Despite having been let down over his hosepipe, Stephen took yet another delivery from his online supplier on Friday, this time a set of snail traps. Looking a bit like miniature pagodas, he is planning to set them at tactically advantageous points in the lotto and entice the unwary gastropods, both shelled and un, to their beer-sozzled doom. There were some life-enhancing parts to the day, however, when I kept Stephen company on a trip to collect elastic from a firm on the way to Porto San Giorgio, and then carried on to the PSG itself hunting down worming tablets for Bella and Harry. As we were too early for the pet shop’s evening opening hours, we killed time enhancing my summer wardrobe with some new polo shirts and canvas shoes at Globo, an Italian clothing and footwear company, sort of like TK Maxx without the pretensions.

And so to the weekend.

After kicking off festa fever last week at MSP’s Erbe Spontanee shindig, we headed yesterday evening, with Marco and Maddalena, to Cerreto Medievale. Cerreto is a small hamlet comprising an old church and half a dozen houses, about ten minutes away from MSP. As it is situated in the bottom of a small valley, with one road in and the same road out, we had to park on the main road but eschewed the courtesy mini-bus in favour of walking (much quicker both going and coming back than waiting in the long queue).

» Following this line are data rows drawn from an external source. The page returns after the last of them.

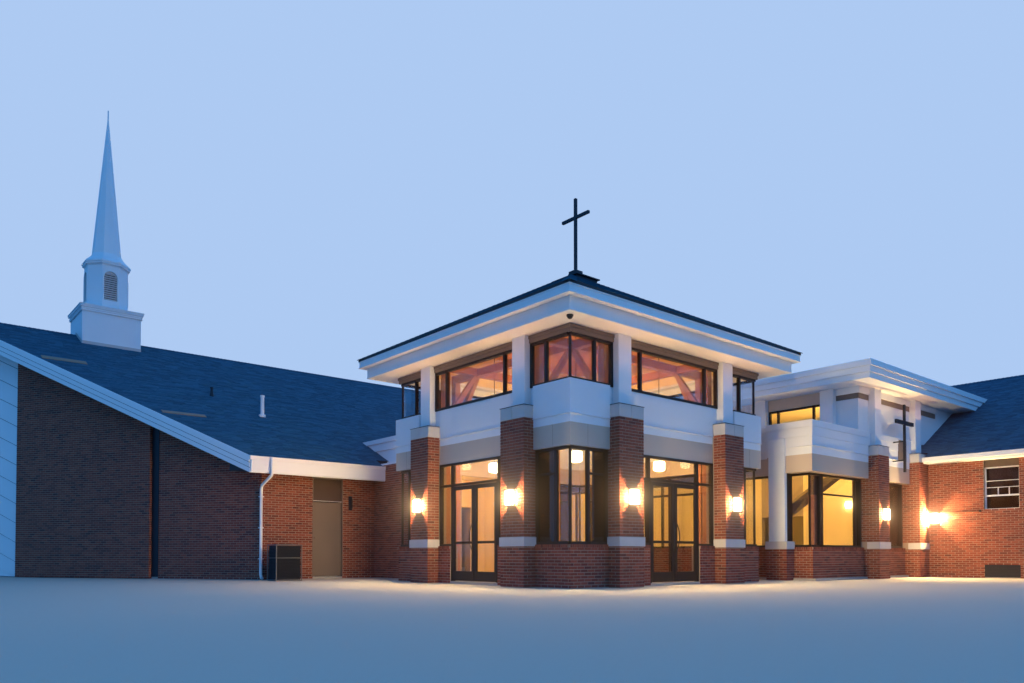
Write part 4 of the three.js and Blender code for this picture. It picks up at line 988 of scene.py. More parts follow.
def makeRoofs():
    r = lobbyRoof
    slopes = []
    for side in lobbySides:
        long, out = (r["halfX"], r["halfY"]) if side in ("front", "back") else (r["halfY"], r["halfX"])
        x, y = placeOnSide(side, 0, out)
        limits = lambda d, long=long: (-(long - d), long - d)
        slopes.append(roofSlope((x, y, r["edge"]), sideAlong[side], r["slope"], r["halfY"], limits))
    layShingles("lobby_shingles", slopes)
    top = r["edge"] + r["slope"] * r["halfY"]
    ridgeHalf = r["halfX"] - r["halfY"]
    hips = [((sx * r["halfX"], sy * r["halfY"], r["edge"]), (sx * ridgeHalf, 0, top), r["hipFall"])
            for sx, sy in cornerSigns]
    layCaps("lobby_hip_caps", hips)

    s = sanctuary
    run = s["ridgeY"] - s["eaveY"]
    tipX = s["left"] - (s["ridgeY"] - s["front"]) * math.tan(s["prowAngle"]) - s["rake"] / prowCos
    right = s["right"] + s["rightOver"]

    def leftAt(d):
        return tipX + (run - d) * math.tan(s["prowAngle"])

    layShingles("sanctuary_shingles", [
        roofSlope((0, s["eaveY"], s["eaveTop"]), (1, 0), s["slope"], run,
                  lambda d: (leftAt(d), -s["link"] if d < s["front"] - s["eaveY"] else right)),
        roofSlope((0, 2 * s["ridgeY"] - s["eaveY"], s["eaveTop"]), (-1, 0), s["slope"], run,
                  lambda d: (-right, -leftAt(d))),
    ])
    ridge = s["eaveTop"] + s["slope"] * run
    layCaps("sanctuary_ridge_caps", [((tipX, s["ridgeY"], ridge), (right, s["ridgeY"], ridge), s["slope"])])

    w = wing
    run = wingRidgeX - w["left"] + w["eave"]
    front = w["front"] - w["eave"]
    layShingles("wing_shingles", [
        roofSlope((w["left"] - w["eave"], 0, w["eaveTop"]), (0, -1), w["slope"], run,
                  lambda d: (-w["hallSide"] if d < w["eave"] else -w["back"], -front)),
        roofSlope((w["right"] + w["eave"], 0, w["eaveTop"]), (0, 1), w["slope"], run,
                  lambda d: (front, w["back"])),
    ])
    ridge = w["eaveTop"] + w["slope"] * run
    layCaps("wing_ridge_caps", [((wingRidgeX, front, ridge), (wingRidgeX, w["back"], ridge), w["slope"])])
    # the roof bodies are painted near-black as painted shade, which shows in the gaps between shingles and in
    # the eave fill
    for name in ("lobby_roof", "sanctuary_roof", "wing_roof"):
        paintNode(name, "louvreShadow")


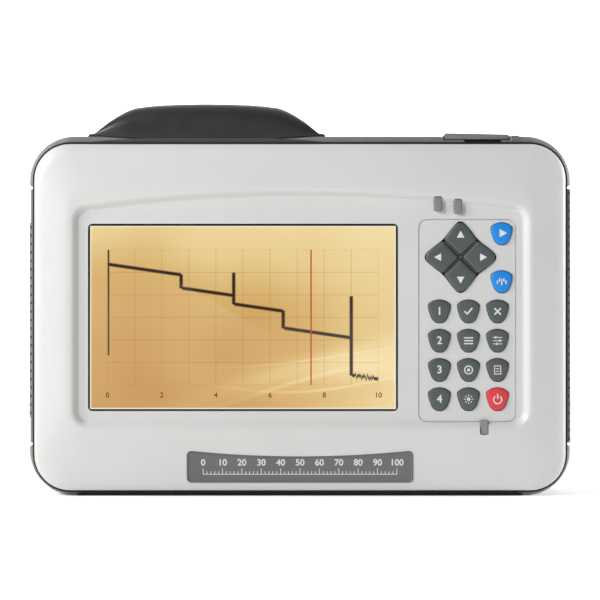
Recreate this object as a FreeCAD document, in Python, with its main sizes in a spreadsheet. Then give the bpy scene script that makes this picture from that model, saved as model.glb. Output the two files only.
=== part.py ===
import FreeCAD, Part
import os
import re
import Sketcher
from FreeCAD import Placement, Rotation, Vector

# A handheld optical time domain reflectometer, standing on its lower edge.
# X runs to the right of the front face, Y from the front (-) to the back (+), Z up.
# The origin is in the middle of the footprint, on the surface that it stands on.

DIMS = {
    # the whole case
    "body_wide": 253.0,
    "body_tall": 168.0,
    "body_deep": 73.6,
    "body_round": 21.0,
    "shell_wall": 4.0,
    "back_wall": 2.6,
    "guard_thick": 2.5,
    "guard_arm": 24.0,
    "guard_proud": 1.0,
    # white front cover
    "cover_wide": 247.4,
    "cover_tall": 161.2,
    "cover_foot": 2.8,
    "cover_round": 16.5,
    "cover_wall": 3.0,
    "cover_skin": 2.5,
    "crown_rise": 3.6,
    "crown_wide": 217.0,
    "crown_tall": 114.0,
    "crown_mid": 87.5,
    "crown_round": 12.0,
    "seam_front": 26.6,
    "seam_gap": 0.6,
    "recess_deep": 2.5,
    "recess_left": -103.0,
    "recess_right": 103.8,
    "recess_low": 35.0,
    "recess_high": 133.2,
    "recess_bow": 6.6,
    "recess_slope": 2.2,
    "recess_round": 5.0,
    # screen
    "screen_wide": 144.1,
    "screen_tall": 87.1,
    "screen_x": -26.5,
    "screen_z": 83.3,
    "screen_round": 2.0,
    "glass_thick": 1.4,
    "glass_lip": 2.2,
    "display_wide": 152.0,
    "display_tall": 96.0,
    "display_thick": 6.2,
    # keypad
    "pad_wide": 45.4,
    "pad_tall": 94.4,
    "pad_x": 77.7,
    "pad_z": 81.8,
    "pad_round": 4.0,
    "pad_sink": 0.5,
    "key_size": 10.9,
    "key_play": 0.35,
    "key_proud": 1.3,
    "key_travel": 1.0,
    "flange_more": 1.5,
    "flange_thick": 1.0,
    "plunger_round": 1.6,
    "plunger_deep": 0.7,
    "cap_soft": 0.4,
    "column_first": 64.8,
    "column_step": 13.5,
    "row_first": 86.1,
    "row_step": 13.6,
    "blue_size": 10.5,
    "blue_x": 93.7,
    "blue_mid": 111.05,
    "blue_half": 11.15,
    "arrows_x": 74.6,
    "arrows_z": 111.3,
    "arrows_half": 17.5,
    "arrows_gap": 0.9,
    "arrows_round": 2.0,
    "lens_wide": 4.0,
    "lens_tall": 6.9,
    # name plate on the lower slope of the cover
    "plate_wide": 105.2,
    "plate_tall": 14.9,
    "plate_dip": 2.6,
    "plate_z": 13.95,
    "plate_thick": 0.8,
    # side grips
    "grip_low": 24.7,
    "grip_high": 143.3,
    "grip_deep": 24.0,
    # top handle
    "handle_x": -43.65,
    "handle_half": 55.4,
    "handle_rise": 15.6,
    "handle_front": -25.0,
    "handle_deep": 41.0,
    "handle_wall": 5.0,
    "handle_soft": 2.5,
    "foot_thick": 1.3,
    "scoop_deep": 19.0,
    "scoop_half": 38.0,
    "scoop_front": 2.0,
    # optical ports under the top flap
    "well_x": 84.0,
    "well_y": 2.0,
    "well_wide": 28.0,
    "well_deep": 26.0,
    "well_drop": 18.0,
    "port_pitch": 14.0,
    "port_round": 4.2,
    "ferrule_bore": 1.25,
    "flap_left": 67.5,
    "flap_right": 97.5,
    "lip_low": 166.4,
    "lip_thick": 1.6,
    "flap_pivot": 100.2,
    "flap_sink": 1.0,
    "flap_thick": 1.1,
    "flap_lift": 0.3,
    "flap_plug": 0.9,
    "plug_wall": 1.2,
    "pivot_round": 1.6,
    "pivot_pin": 0.6,
    "pin_play": 0.05,
    # back: battery bay and stand
    "bay_wide": 114.0,
    "bay_tall": 50.0,
    "bay_z": 117.0,
    "bay_deep": 24.0,
    "lid_wide": 130.0,
    "lid_tall": 58.0,
    "lid_thick": 2.4,
    "stand_wide": 96.0,
    "stand_tall": 64.0,
    "stand_top": 78.0,
    "stand_thick": 3.6,
    "stand_rail": 13.0,
    "stand_pin": 1.0,
    # data ports in the left side
    "side_well_y": 14.0,
    "side_well_z": 84.0,
    "side_well_wide": 20.0,
    "side_well_tall": 50.0,
    "side_well_deep": 13.0,
    "side_lid_thick": 2.0,
    # inside
    "board_wide": 204.0,
    "board_tall": 122.0,
    "board_z": 82.0,
    "board_front": -15.0,
    "board_thick": 1.6,
    "module_wide": 104.0,
    "module_tall": 60.0,
    "module_deep": 18.0,
    "module_x": 44.0,
    "module_z": 58.0,
    "fibre_round": 0.9,
    "fibre_bend": 12.0,
    "screw_round": 1.5,
    "screw_head": 2.9,
    "screw_side": 112.0,
    "screw_low": 15.0,
    "screw_high": 152.0,
}

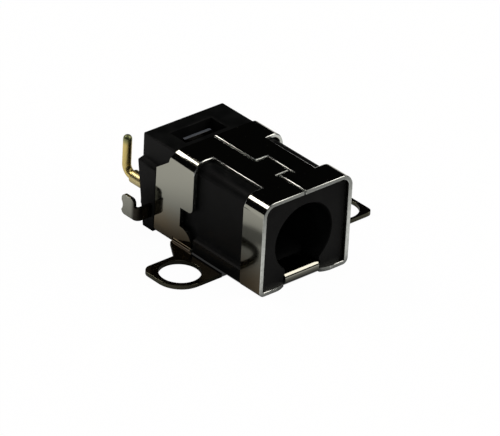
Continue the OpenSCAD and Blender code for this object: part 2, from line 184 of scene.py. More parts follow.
class Graph:
    """Node tree of one material or of the world."""

    def __init__(self, tree: bpy.types.NodeTree) -> None:
        """Empties the tree.

        Args:
            tree: The node tree to fill.
        """
        self.tree = tree
        self.tree.nodes.clear()

    def node(self, kind: str, settings: dict, sockets: dict) -> bpy.types.Node:
        """Adds a node.

        Args:
            kind: The node's type.
            settings: Its properties, set before its sockets.
            sockets: Values, colours or links of its inputs, by name or index.

        Returns:
            The node.
        """
        made = self.tree.nodes.new(kind)
        for name, value in settings.items():
            setattr(made, name, value)
        for key, value in sockets.items():
            if isinstance(value, Wire):
                self.tree.links.new(value.socket, made.inputs[key])
            elif isinstance(value, bpy.types.NodeSocket):
                self.tree.links.new(value, made.inputs[key])
            elif isinstance(value, tuple) and len(made.inputs[key].default_value) == 4:
                made.inputs[key].default_value = (*value, 1.0)
            else:
                made.inputs[key].default_value = value
        return made

    def add(
        self, kind: str, settings: dict, sockets: dict, output: Union[int, str] = 0
    ) -> Wire:
        """Adds a node and wraps one of its outputs.

        Args:
            kind: The node's type.
            settings: Its properties.
            sockets: Its inputs.
            output: The output to wrap.

        Returns:
            The wrapped output.
        """
        return Wire(self, self.node(kind, settings, sockets).outputs[output])

    def position(self) -> Wire:
        """Place on the piece, in metres."""
        return self.add("ShaderNodeTexCoord", {}, {}, "Object")

    def part(self, axis: Axis) -> Wire:
        """One coordinate of the place on the piece.

        Args:
            axis: The coordinate's axis.

        Returns:
            The coordinate, in metres.
        """
        return self.add("ShaderNodeSeparateXYZ", {}, {0: self.position()}, axis.value)

    def fade(self, axis: Axis, span: Pair) -> Wire:
        """Rises smoothly along an axis.

        Args:
            axis: The axis.
            span: Where it is 0 and where it is 1, in millimetres.

        Returns:
            A value from 0 to 1.
        """
        return self.part(axis).ramp(span[0] * MM, span[1] * MM)

    def fade_aside(self, span: Pair) -> Wire:
        """Rises smoothly with the distance from the middle plane.

        Args:
            span: Distances where it is 0 and where it is 1, in millimetres.

        Returns:
            A value from 0 to 1.
        """
        return self.part(Axis.X).size().ramp(span[0] * MM, span[1] * MM)

    def noise(self, pattern: Pattern) -> Wire:
        """Soft noise.

        Args:
            pattern: Its size, detail and stretch.

        Returns:
            A value near 0.5.
        """
        stretched = {"Vector": self.position(), "Scale": Vector(pattern.stretch)}
        sockets = {
            "Vector": self.add("ShaderNodeMapping", {}, stretched),
            "Scale": 1.0 / (pattern.size_mm * MM),
            "Detail": pattern.detail,
        }
        return self.add("ShaderNodeTexNoise", {}, sockets)

    def mix(
        self, factor: Wire, first: Union[Wire, Colour], second: Union[Wire, Colour]
    ) -> Wire:
        """Blends two colours.

        Args:
            factor: 0 for the first, 1 for the second.
            first: Colour at 0.
            second: Colour at 1.

        Returns:
            The blended colour.
        """
        settings = {"data_type": "RGBA"}
        return self.add("ShaderNodeMix", settings, {0: factor, 6: first, 7: second}, 2)

    def bump(self, height: Wire, strength: float, depth_mm: float) -> Wire:
        """Normal of a surface with fine relief.

        Args:
            height: The relief, from 0 to 1.
            strength: How much of the relief shows.
            depth_mm: Depth of the relief.

        Returns:
            The normal.
        """
        sockets = {"Strength": strength, "Distance": depth_mm * MM, "Height": height}
        return self.add("ShaderNodeBump", {}, sockets)

    def ray(self, kind: str) -> Wire:
        """Whether a ray is of one kind. Only the table and the room ask for it.

        Args:
            kind: Name of the light path's output.

        Returns:
            1 or 0.
        """
        return self.add("ShaderNodeLightPath", {}, {}, kind)

    def glow(self, tone: float) -> bpy.types.NodeSocket:
        """Even light of one grey.

        Args:
            tone: The grey.

        Returns:
            The light as a shader.
        """
        sockets = {"Color": (tone,) * 3, "Strength": 1.0}
        return self.node("ShaderNodeEmission", {}, sockets).outputs[0]

    def blend(
        self, factor: Wire, first: bpy.types.NodeSocket, second: bpy.types.NodeSocket
    ) -> bpy.types.NodeSocket:
        """Blends two shaders.

        Args:
            factor: 0 for the first, 1 for the second.
            first: Shader at 0.
            second: Shader at 1.

        Returns:
            The blended shader.
        """
        return self.node("ShaderNodeMixShader", {}, {0: factor, 1: first, 2: second}).outputs[0]

    def end(self, shader: bpy.types.NodeSocket) -> None:
        """Ends a material's tree.

        Args:
            shader: What its surface shows.
        """
        self.node("ShaderNodeOutputMaterial", {}, {"Surface": shader})

    def surface(self, **sockets: Union[Wire, Colour, float]) -> None:
        """Ends the tree in a principled shader.

        Args:
            **sockets: Its inputs, with underscores for the spaces in their names.
        """
        named = {key.replace("_", " "): value for key, value in sockets.items()}
        self.end(self.node("ShaderNodeBsdfPrincipled", {}, named).outputs[0])


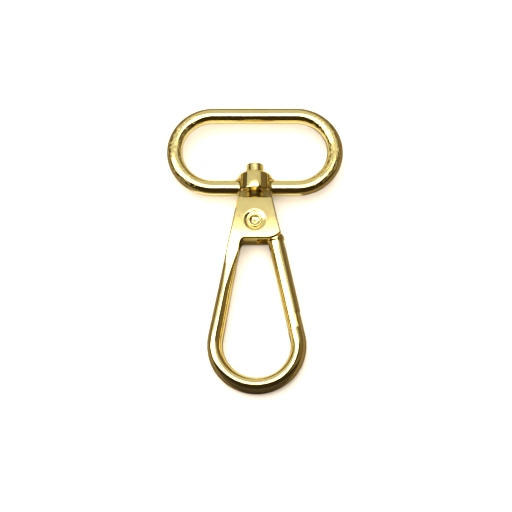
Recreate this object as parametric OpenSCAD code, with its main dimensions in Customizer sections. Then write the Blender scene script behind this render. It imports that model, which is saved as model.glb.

Once in the village, the whole of the area had been taken over by the festa, with mediaeval signage and appropriately clad helpers and servers as well as a variety of entertainments. These, from axe wielding combat reenactments to sword swallowing to stand up comedy, fitted the feudal theme both in looks and content (well, maybe not the comedy). The whole event was extremely well organized, though the amount of people pouring into the limited space meant a bit of a wait for food as well as some strategic jockeying to get a spot at one of the trestle tables to eat it. However, with the promise of summer in the air as twilight turned to nightfall, the genial atmosphere and much to see and do, it has to be one of the best nights of our time so far in Italy – and definitely the best plate of polenta.